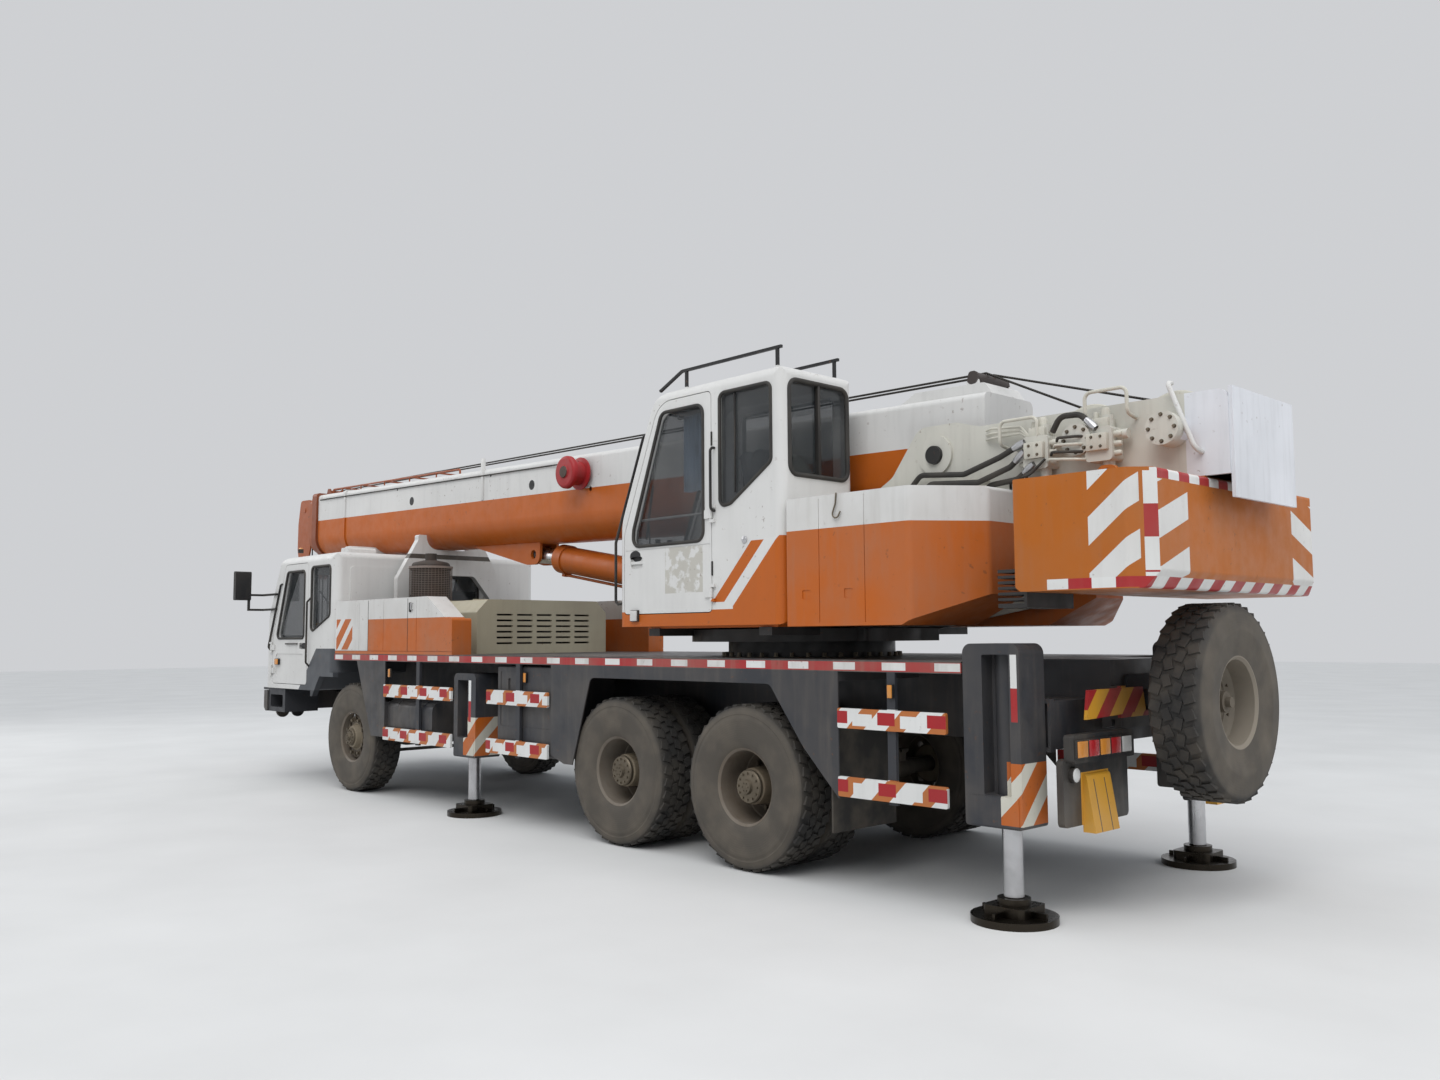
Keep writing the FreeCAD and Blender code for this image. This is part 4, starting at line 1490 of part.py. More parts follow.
def boom_head(inset_wall, front):
    """Side plates of the head with their cross bars and the hoist sheaves between them."""
    w, h = S.boom_half_width - inset_wall, S.boom_half_height - inset_wall
    c = S.boom_rise
    tip = front + S.head_length
    pin_x, pin_z = tip - S.head_pin_back, -S.head_pin_drop
    top_x, top_z = tip - 190, c + h - 70
    rear = front - S.section_step + 12
    plate = [(rear, c - h + 60), (front - 60, c - h - 40, 40), (pin_x - 110, pin_z - 10, 60), (pin_x - 60, pin_z - 70, 40),
             (pin_x + 60, pin_z - 70, 60), (tip, c - h + 20, 60), (tip, c + 60, 60), (tip - 60, c + h + 60, 60),
             (front - 40, c + h + 60, 40), (rear, c + h - 60)]
    pieces = []
    for name, side in SIDES:
        pieces.append(prism(f"head_plate_{name}", "XZ", plate, span(side, w - 2, w + 20)))
    for level, x, z, lanes in (("lower", pin_x, pin_z, HOOK_LANES), ("upper", top_x, top_z, (-45, 45))):
        pieces.append(cylinder(f"head_pin_{level}", "Y", (x, -w - 28, z), 30, w * 2 + 56))
        pieces += [sheave(f"head_sheave_{level}_{index}", x, lane, z, 25, 20) for index, lane in enumerate(lanes)]
        for index in range(len(lanes) - 1):
            gap_low, gap_high = lanes[index] + 19, lanes[index + 1] - 19
            pieces.append(cylinder(f"head_spacer_{level}_{index}", "Y", (x, gap_low, z), 45, gap_high - gap_low))
    # Cross bars that tie the plates and keep the ropes in their grooves
    for index, (x, z) in enumerate(((tip - 40, c - 60), (tip - 60, c + h + 20), (front + 20, c + h + 25))):
        pieces.append(cylinder(f"head_bar_{index}", "Y", (x, -w - 10, z), 16, w * 2 + 20))
    return pieces


def hook_block():
    """Hook block on its rope falls, straight below the head's lower sheaves."""
    tip = S.boom_base_length + S.section_step * 3 + S.head_length
    head_x, head_z = tip - S.head_pin_back, -S.head_pin_drop
    x = S.boom_pin_x + head_x * cosine(S.boom_tilt) - head_z * sine(S.boom_tilt)
    z = S.boom_pin_z + head_z * cosine(S.boom_tilt) + head_x * sine(S.boom_tilt)
    block_z, rope, groove = S.hook_block_z, 8, 18
    reach = S.sheave_radius - 20 + rope + S.seat_gap
    outer = HOOK_LANES[-1] + 32
    pieces = []
    for index, lane in enumerate(HOOK_LANES):
        pieces.append(sheave(f"block_sheave_{index}", x, lane, block_z, 25, groove))
        for name, along in (("rear", -1), ("front", 1)):
            pieces.append(cylinder(f"rope_fall_{index}_{name}", "Z", (x + along * reach, lane, block_z), rope, z - block_z))
    pieces.append(cylinder("block_pin", "Y", (x, -outer - 24, block_z), 30, outer * 2 + 48))
    for index in range(len(HOOK_LANES) - 1):
        gap_low, gap_high = HOOK_LANES[index] + 19, HOOK_LANES[index + 1] - 19
        pieces.append(cylinder(f"block_spacer_{index}", "Y", (x, gap_low, block_z), 45, gap_high - gap_low))
    neck_z = block_z - 230
    cheek = [(x - 70, neck_z, 20), (x + 70, neck_z, 20), (x + 150, block_z - 60, 60), (x + 150, block_z + 40, 60),
             (x + 60, block_z + 160, 40), (x - 60, block_z + 160, 40), (x - 150, block_z + 40, 60),
             (x - 150, block_z - 60, 60)]
    for name, side in SIDES:
        pieces.append(prism(f"hook_cheek_{name}", "XZ", cheek, span(side, outer, outer + 16)))
    pieces.append(cylinder("hook_trunnion", "Y", (x, -outer - 20, neck_z + 50), 34, outer * 2 + 40))
    pieces.append(box("hook_crosshead", (x - 45, x + 45), (-60, 60), (neck_z + 10, neck_z + 90)))
    pieces.append(cylinder("hook_shank", "Z", (x, 0, S.hook_throat_z + 80), 30, neck_z + 20 - S.hook_throat_z - 80))
    # The hook's curl: a round shank that bends to the rear below its eye and opens to the front
    t = S.hook_throat_z
    hook = [(x - 30, t + 130), (x - 30, t + 80, 60), (x - 115, t + 40, 50), (x - 125, t - 70, 70), (x - 50, t - 140, 60),
            (x + 60, t - 140, 70), (x + 130, t - 60, 40), (x + 110, t + 10, 8), (x + 75, t + 5, 8), (x + 60, t - 50, 30),
            (x + 10, t - 75, 30), (x - 50, t - 50, 40), (x - 50, t + 10, 30), (x + 30, t + 60, 40), (x + 30, t + 130)]
    pieces.append(prism("hook_curl", "XZ", hook, (-28, 28)))
    node("hook_block", fuse("hook_block", pieces))


def cable_reel():
    """Spring reel of the load limiter's cable: flanged drum on a bracket at the boom's left side."""
    x, z = in_boom_axes(S.reel_x, S.reel_z)
    seat, radius, width = S.boom_half_width + S.seat_gap, S.reel_radius, S.reel_width
    low = S.boom_half_width + 40
    high = low + width
    drum = [(0, low), (radius, low), (radius, low + 14), (radius - 40, low + 24), (radius - 40, high - 60),
            (radius, high - 50), (radius, high, 30), (60, high), (50, high + 14), (0, high + 14)]
    node("cable_reel", raise_boom(fuse("cable_reel", [
        rounded_box("reel_bracket", "XZ", (x - 70, x + 70), (seat, seat + 12), (z - 70, z + 70), 20),
        cylinder("reel_hub", "Y", (x, seat + 6, z), 50, 60),
        turned("reel_drum", drum, (x, 0, z)),
    ])))


def luffing_cylinder():
    """Barrel on the turntable's foot pin and the rod that runs in it, drawn level and then raised."""
    dx, dz = S.luff_eye_x - S.luff_foot_x, S.luff_eye_z - S.luff_foot_z
    length = Size(math.hypot(dx.value, dz.value), f"sqrt({dx.text}^2 + {dz.text}^2)")
    angle = Size(math.degrees(math.atan2(dz.value, dx.value)), f"atan2({dz.text}; {dx.text})")
    eye_half, radius = sized(78), S.luff_barrel_radius
    barrel_end = length - 350
    barrel = fuse("barrel_solid", [
        cylinder("barrel_tube", "X", (60, 0, 0), radius, barrel_end - 60),
        cylinder("barrel_gland", "X", (barrel_end - 120, 0, 0), radius + 12, 120),
        cylinder("barrel_eye", "Y", (0, -eye_half, 0), 90, eye_half * 2),
        box("barrel_valve", (190, 420), (-60, 60), (-radius - 45, 40 - radius)),
        cylinder("barrel_pipe", "X", (400, 0, -radius - 20), 14, barrel_end - 460),
        box("barrel_port", (barrel_end - 90, barrel_end - 40), (-25, 25), (-radius - 38, 10 - radius)),
    ])
    ears = [box(f"ear_room_{name}", (-200, 200), span(side, eye_half, 200), (-200, 150)) for name, side in SIDES]
    barrel = cut("luff_barrel", barrel, ears + [
        cylinder("barrel_bore", "X", (300, 0, 0), S.luff_rod_radius + S.pin_fit, barrel_end),
        cylinder("barrel_pin_bore", "Y", (0, -100, 0), S.luff_pin_radius + S.pin_fit, 200),
    ])
    rod = cut("luff_rod", fuse("rod_solid", [
        cylinder("rod_bar", "X", (340, 0, 0), S.luff_rod_radius, length - 340 - 40),
        cylinder("rod_eye", "Y", (length, -eye_half, 0), 85, eye_half * 2),
    ]), [cylinder("rod_pin_bore", "Y", (length, -100, 0), S.luff_pin_radius + S.pin_fit, 200)])
    for name, obj in (("luff_barrel", barrel), ("luff_rod", rod)):
        obj.Placement = Placement(Vector(), Rotation(Vector(0, -1, 0), angle.value))
        obj.setExpression("Placement.Rotation.Angle", angle.text)
        place(obj, S.luff_foot_x, 0, S.luff_foot_z)
        node(name, obj)


for build in (chassis_frame, deck, side_boxes, side_guards, tool_covers, engine_hood, engine, muffler, boom_rest,
              driver_cab, driver_doors, driver_cab_glass, driver_cab_interior, front_bumper, mirrors, front_axle,
              knuckles, rear_axles, wheels, spare_wheel, lamp_boards, outriggers, turntable, operator_cab,
              operator_door, operator_glass, operator_interior, upper_covers, counterweight, winches, boom,
              hook_block, cable_reel, luffing_cylinder):
    build()
doc.recompute()

faults = [f"{obj.Label}: {obj.State}" for obj in doc.Objects if {"Invalid", "Error"} & set(obj.State)]
faults += [f"{obj.Label}: no valid shape" for obj in NODES if obj.Shape.isNull() or not obj.Shape.isValid()]
if faults:
    raise RuntimeError("; ".join(faults))
for obj in NODES:
    obj.Shape.exportStep(f"parts/{obj.Label}.step")
    print(obj.Label, len(obj.Shape.Solids), obj.Shape.BoundBox)
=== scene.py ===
"""Finishes and small parts for a three-axle truck crane: paint, tyres, ropes, hoses, panes, lamps and marks."""
import functools
import math

import bmesh
import bpy
from mathutils import Matrix, Vector


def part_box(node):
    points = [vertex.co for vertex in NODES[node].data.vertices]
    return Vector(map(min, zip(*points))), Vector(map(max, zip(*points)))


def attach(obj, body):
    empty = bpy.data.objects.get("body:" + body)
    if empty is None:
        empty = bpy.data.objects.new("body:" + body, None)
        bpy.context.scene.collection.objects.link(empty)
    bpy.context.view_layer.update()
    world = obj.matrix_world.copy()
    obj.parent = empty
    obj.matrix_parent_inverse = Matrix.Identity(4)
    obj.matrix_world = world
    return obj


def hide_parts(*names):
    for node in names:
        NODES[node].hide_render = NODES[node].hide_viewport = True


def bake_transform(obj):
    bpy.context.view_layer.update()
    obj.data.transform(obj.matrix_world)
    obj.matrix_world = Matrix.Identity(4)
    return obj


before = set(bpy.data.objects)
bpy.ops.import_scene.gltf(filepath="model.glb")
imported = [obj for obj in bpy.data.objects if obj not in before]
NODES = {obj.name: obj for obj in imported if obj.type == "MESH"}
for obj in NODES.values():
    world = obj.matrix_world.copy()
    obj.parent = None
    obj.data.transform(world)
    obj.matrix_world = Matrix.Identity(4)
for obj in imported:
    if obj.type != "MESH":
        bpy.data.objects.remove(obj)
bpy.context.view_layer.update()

bl_info = {
    "name": "Truck Crane Dresser",
    "version": (1, 0, 0),
    "blender": (4, 5, 0),
    "location": "3D View > Sidebar > Crane",
    "description": "Paints a three-axle truck crane and adds its tyres, ropes, hoses, panes, lamps and marks",
    "category": "Add Mesh",
}

X, Y, Z = Vector((1, 0, 0)), Vector((0, 1, 0)), Vector((0, 0, 1))
SIDES = (("left", 1), ("right", -1))

# Places of the crane's own parts, in metres
WHEEL_Z = 0.55
AXLES = (("front", 2.6), ("middle", -1.825), ("rear", -3.175))
FRONT_WHEEL_Y, OUTER_WHEEL_Y, TWIN_SPACING = 1.032, 1.077, 0.343
SPARE = Vector((-5.8475, 0.06, 1.16))
BOOM_PIN, BOOM_TILT = Vector((-4.22, 0, 2.73)), math.radians(1.4)
CAB_REAR, CAB_SIDE, OPERATOR_SIDE, OPERATOR_REAR = 2.885, 1.25, 1.2, -3.537
CHEEK_SIDE = 0.43
JACKS = (("front", 0.31, 1.24), ("rear", -5.165, 1.5))      # name, place along X, top of the housing
WINCHES = (("main", -5.31, 0.045), ("auxiliary", -5.83, -0.045))      # name, place along X, lane of the rope
WINCH_Z = 2.68
SILENCER = (2.35, 0.43)


def on_boom(along, across, above):
    """Point of the machine for a place in the resting boom's own axes."""
    c, s = math.cos(BOOM_TILT), math.sin(BOOM_TILT)
    return BOOM_PIN + Vector((along * c - above * s, across, along * s + above * c))


TAIL_ROLLER = on_boom(-0.12, 0, 0.54)


def on_cab_screen(y, z):
    return Vector((4.712 - 0.495 * (z - 1.48), y, z))


def on_operator_screen(y, z):
    return Vector((-1.808 - 0.426 * max(0, z - 2.27), y, z))


# Paint and finishes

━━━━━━

→ WORK TO COMPLETE: Look through the material above and print exactly the lines from the one containing "for build in" to the one containing "in imported if", both included, and nothing more.

→ THE OUTPUT:
for build in (chassis_frame, deck, side_boxes, side_guards, tool_covers, engine_hood, engine, muffler, boom_rest,
              driver_cab, driver_doors, driver_cab_glass, driver_cab_interior, front_bumper, mirrors, front_axle,
              knuckles, rear_axles, wheels, spare_wheel, lamp_boards, outriggers, turntable, operator_cab,
              operator_door, operator_glass, operator_interior, upper_covers, counterweight, winches, boom,
              hook_block, cable_reel, luffing_cylinder):
    build()
doc.recompute()

faults = [f"{obj.Label}: {obj.State}" for obj in doc.Objects if {"Invalid", "Error"} & set(obj.State)]
faults += [f"{obj.Label}: no valid shape" for obj in NODES if obj.Shape.isNull() or not obj.Shape.isValid()]
if faults:
    raise RuntimeError("; ".join(faults))
for obj in NODES:
    obj.Shape.exportStep(f"parts/{obj.Label}.step")
    print(obj.Label, len(obj.Shape.Solids), obj.Shape.BoundBox)
=== scene.py ===
"""Finishes and small parts for a three-axle truck crane: paint, tyres, ropes, hoses, panes, lamps and marks."""
import functools
import math

import bmesh
import bpy
from mathutils import Matrix, Vector


def part_box(node):
    points = [vertex.co for vertex in NODES[node].data.vertices]
    return Vector(map(min, zip(*points))), Vector(map(max, zip(*points)))


def attach(obj, body):
    empty = bpy.data.objects.get("body:" + body)
    if empty is None:
        empty = bpy.data.objects.new("body:" + body, None)
        bpy.context.scene.collection.objects.link(empty)
    bpy.context.view_layer.update()
    world = obj.matrix_world.copy()
    obj.parent = empty
    obj.matrix_parent_inverse = Matrix.Identity(4)
    obj.matrix_world = world
    return obj


def hide_parts(*names):
    for node in names:
        NODES[node].hide_render = NODES[node].hide_viewport = True


def bake_transform(obj):
    bpy.context.view_layer.update()
    obj.data.transform(obj.matrix_world)
    obj.matrix_world = Matrix.Identity(4)
    return obj


before = set(bpy.data.objects)
bpy.ops.import_scene.gltf(filepath="model.glb")
imported = [obj for obj in bpy.data.objects if obj not in before]
NODES = {obj.name: obj for obj in imported if obj.type == "MESH"}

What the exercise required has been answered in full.